İlgili yönetmelikte, inşaat yıkıntı atıkları içerisinde bulunan asbest, boya, florasan, civa, asit ve benzeri tehlikeli atıkların, diğer atıklardan ayrı olarak toplanacağı ve Tehlikeli Atıkların Kontrolü Yönetmeliği hükümlerine göre bertaraf edileceğinin de yer aldığını sözlerine ekledi.

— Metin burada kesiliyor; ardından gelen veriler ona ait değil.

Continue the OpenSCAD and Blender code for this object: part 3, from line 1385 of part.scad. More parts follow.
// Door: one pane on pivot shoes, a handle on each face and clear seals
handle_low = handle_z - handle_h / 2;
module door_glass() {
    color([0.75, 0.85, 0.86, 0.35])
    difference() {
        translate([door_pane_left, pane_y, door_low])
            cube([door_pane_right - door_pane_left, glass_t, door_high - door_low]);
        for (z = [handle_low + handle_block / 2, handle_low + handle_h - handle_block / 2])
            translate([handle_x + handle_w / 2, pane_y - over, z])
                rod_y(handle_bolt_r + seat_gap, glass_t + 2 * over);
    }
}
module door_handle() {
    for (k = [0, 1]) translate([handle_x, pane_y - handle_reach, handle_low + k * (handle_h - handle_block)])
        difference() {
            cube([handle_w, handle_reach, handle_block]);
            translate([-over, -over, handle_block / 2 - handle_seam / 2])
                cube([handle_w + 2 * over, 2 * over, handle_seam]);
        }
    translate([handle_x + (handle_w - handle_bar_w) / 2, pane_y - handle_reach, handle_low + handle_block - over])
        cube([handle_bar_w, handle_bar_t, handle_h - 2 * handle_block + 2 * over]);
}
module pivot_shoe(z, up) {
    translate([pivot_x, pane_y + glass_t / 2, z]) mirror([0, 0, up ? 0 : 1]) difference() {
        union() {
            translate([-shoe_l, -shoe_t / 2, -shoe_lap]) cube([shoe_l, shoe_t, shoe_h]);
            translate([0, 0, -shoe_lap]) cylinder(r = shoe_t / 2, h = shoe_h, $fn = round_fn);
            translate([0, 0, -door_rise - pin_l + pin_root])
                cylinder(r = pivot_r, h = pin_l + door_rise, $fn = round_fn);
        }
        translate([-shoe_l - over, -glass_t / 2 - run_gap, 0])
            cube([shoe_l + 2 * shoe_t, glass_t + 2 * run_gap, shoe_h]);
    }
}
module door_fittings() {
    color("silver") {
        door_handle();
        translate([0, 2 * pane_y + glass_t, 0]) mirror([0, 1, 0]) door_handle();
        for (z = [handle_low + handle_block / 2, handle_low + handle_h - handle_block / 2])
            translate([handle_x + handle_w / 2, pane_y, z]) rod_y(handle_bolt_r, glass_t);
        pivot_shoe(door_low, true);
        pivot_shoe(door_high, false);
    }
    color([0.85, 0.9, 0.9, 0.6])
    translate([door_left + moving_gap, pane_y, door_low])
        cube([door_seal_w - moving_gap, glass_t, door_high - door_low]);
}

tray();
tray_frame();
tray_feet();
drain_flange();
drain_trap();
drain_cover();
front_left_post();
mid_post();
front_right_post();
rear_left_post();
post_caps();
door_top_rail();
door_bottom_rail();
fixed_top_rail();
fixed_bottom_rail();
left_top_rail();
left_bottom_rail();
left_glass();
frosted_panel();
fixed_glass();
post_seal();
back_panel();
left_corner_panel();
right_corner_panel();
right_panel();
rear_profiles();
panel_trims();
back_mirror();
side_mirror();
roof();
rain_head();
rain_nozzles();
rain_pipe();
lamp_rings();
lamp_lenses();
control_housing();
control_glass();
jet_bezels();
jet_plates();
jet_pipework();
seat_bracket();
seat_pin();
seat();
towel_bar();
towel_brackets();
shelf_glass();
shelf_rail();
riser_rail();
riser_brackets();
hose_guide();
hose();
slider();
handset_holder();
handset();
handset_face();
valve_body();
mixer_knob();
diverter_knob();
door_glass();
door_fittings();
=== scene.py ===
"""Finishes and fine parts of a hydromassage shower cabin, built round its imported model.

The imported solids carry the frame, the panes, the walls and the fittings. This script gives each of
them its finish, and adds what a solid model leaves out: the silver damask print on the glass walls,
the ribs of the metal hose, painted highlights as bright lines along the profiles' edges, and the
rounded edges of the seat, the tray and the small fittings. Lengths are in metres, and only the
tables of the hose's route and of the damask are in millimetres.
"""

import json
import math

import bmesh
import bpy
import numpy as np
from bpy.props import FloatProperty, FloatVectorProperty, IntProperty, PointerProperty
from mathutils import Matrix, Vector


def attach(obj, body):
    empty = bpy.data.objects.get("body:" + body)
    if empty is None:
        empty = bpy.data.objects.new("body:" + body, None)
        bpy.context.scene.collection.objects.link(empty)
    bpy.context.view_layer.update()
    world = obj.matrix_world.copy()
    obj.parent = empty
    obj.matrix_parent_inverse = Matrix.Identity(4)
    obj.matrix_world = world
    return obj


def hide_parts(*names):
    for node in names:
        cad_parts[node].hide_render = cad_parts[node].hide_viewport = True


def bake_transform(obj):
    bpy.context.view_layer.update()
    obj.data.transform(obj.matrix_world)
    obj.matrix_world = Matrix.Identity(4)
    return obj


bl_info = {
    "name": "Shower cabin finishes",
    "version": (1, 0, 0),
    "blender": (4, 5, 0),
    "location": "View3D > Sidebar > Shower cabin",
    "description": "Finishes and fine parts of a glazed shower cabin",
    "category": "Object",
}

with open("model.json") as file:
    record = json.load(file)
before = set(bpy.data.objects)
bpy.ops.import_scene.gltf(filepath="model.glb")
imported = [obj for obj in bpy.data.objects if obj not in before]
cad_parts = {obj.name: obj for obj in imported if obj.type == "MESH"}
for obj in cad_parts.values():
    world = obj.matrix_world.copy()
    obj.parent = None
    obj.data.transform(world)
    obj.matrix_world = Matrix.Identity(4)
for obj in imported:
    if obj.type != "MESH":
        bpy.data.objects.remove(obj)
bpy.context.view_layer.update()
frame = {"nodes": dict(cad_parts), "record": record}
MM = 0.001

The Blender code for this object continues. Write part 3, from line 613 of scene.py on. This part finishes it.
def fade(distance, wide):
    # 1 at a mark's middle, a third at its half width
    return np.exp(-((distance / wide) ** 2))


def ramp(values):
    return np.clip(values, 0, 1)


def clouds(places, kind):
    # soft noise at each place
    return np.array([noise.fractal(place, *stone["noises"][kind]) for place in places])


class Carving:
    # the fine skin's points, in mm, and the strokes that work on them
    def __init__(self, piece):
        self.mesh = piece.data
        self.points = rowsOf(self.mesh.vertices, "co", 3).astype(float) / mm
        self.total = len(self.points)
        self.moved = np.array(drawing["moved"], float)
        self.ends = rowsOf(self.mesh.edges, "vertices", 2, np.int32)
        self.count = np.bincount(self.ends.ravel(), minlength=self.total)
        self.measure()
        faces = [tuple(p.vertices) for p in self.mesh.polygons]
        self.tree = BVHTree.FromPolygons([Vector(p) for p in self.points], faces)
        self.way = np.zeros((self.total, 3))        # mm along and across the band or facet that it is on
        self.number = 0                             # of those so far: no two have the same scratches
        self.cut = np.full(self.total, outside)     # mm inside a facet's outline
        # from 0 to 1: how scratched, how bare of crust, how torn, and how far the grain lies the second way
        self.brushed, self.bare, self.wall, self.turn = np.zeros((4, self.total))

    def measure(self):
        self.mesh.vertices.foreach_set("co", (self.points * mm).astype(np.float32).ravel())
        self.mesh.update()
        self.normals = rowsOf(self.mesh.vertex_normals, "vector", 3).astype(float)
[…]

Yüksel Özkan şöyle devam etti; Sahadaki gözlemlerimize göre, molozların ilgili yönetmeliğe uygun olmadan, gerekli taşıma, depolama, ayrıştırma vb. işlemleri yapılmadan tabiat alanları, baraj çevresi ve hatta tarım arazilerine döküm yapılması üzerine, konuyu Bakanlığa sorduk. Depremin vurduğu bölgelerdeki tarım alanları ülkemizdeki tarım alanlarının yüzde 16’sını oluşturuyor. Bu atıkların tarım alanlarına ya da yakınına dökülmesiyle, zararlı maddeler yer altı sularına ve toprağa karışacak,burada yetiştirilen tarım ürünleri ile birlikte sofralarımıza kadar gelecek. Bu durum ileriki yıllarda kanser ve bir çok hastalığı da beraberinde getirerek, ciddi halk sağlığı sorunlarını ortaya çıkaracaktır.
Yüksel Özkan, Bakan Kurum’a şu soruları yöneltti:
1.Medyaya da yansıdığı üzere, enkaz kaldırma çalışmalarının başladığı 10 ilimizde, moloz vb. atıkların yönetmelikte yasaklanmış olan alanlara döküm yapıldığı iddiaları doğru mudur?
2.Doğal afet sonrasında, İnşaat molozlarının ve atıkların nereye döküleceğinin bir planı yapılmış mıdır?
3.Kahramanmaraş’ta Sır Barajı besleme alanı ve Hatay’da Milleyha Kuş Cenneti’ne inşaat molozları ve atıkları döküldüğü doğru mudur?
4.Deprem sonrasında oluşan molozların, Hafriyat Toprağı, İnşaat ve Yıkıntı Atıklarının Kontrolü Yönetmeliği’nde yer alan inşaat atıklarının toplanması, geçici biriktirilmesi, taşınması, ayrıştırılması ve bertaraf edilmesini sağlayacak bir aksiyon alınmış mıdır?